L’ultime Valverde offrit à Vanegas la possibilité de démontrer son envie de triompher et pour un jeune matador d’alternative, c’est le moins que l’on puisse attendre même à Orthez malgré ce que peut en penser un organisateur de corridas du Sud-Est qui, le matin, expliquait à un béat aux écoutilles grandes ouvertes que les jeunes (novilleros en l’occurence) ne venaient pas ici (à Orthez) pour se la jouer et qu’il était alors logique qu’on leur sorte des novillos « adaptés ». L’air du temps sent la pisse froide décidément. Bref, Vanegas fit beaucoup de passes sans toujours peser sur le toro mais personne ne peut lui enlever cette entrega de bon aloi. Bien exécutée, l’estocade lui valut les deux oreilles qui clôturaient une corrida qui était allée a más mais qui jamais n’aurait dû s’achever sur la vuelta a hombros du mayoral de l’élevage.
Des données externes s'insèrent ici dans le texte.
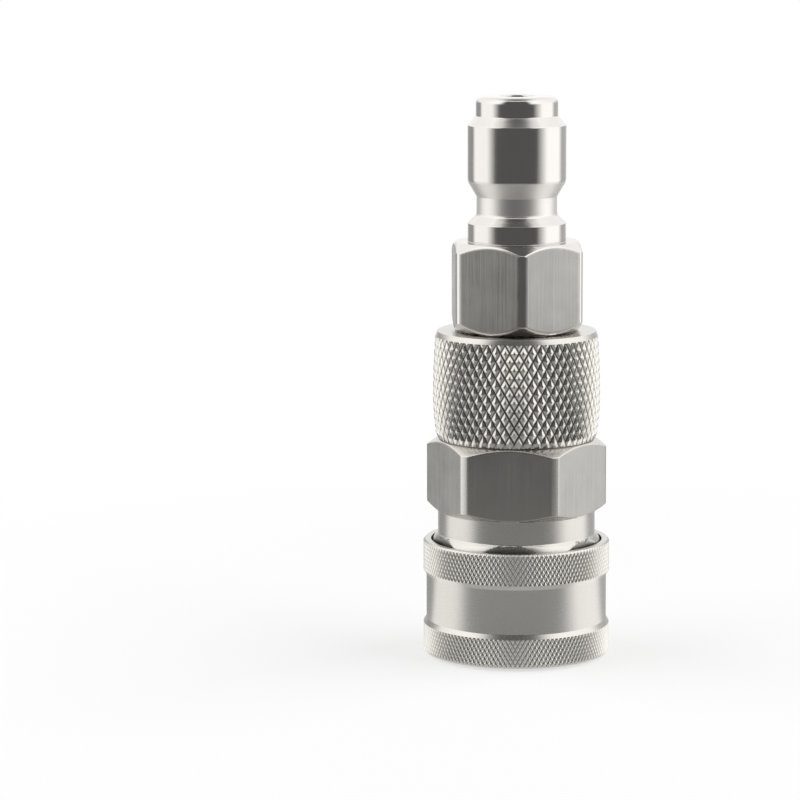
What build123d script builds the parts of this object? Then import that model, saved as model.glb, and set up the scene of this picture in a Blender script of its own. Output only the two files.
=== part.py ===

Que la ganadería de Valverde montre des signes positifs de mieux est une excellente nouvelle pour toute l’afición car il semble que monsieur Couturier sélectionne un toro exigeant et solide mais que l’on fasse passer cette intéressante et très sérieuse course pour un triomphe retentissant et complet n’est que la démonstration que de partout le navire prend l’eau et qu’elle n’est pas bénite.
Un coup de dés jamais n’abolira le hasard mais il y aura des Valverde à Orthez en 2018 ce qui doit réjouir la commission taurine du lieu lui évitant ainsi une trop longue escapade campera cet hiver.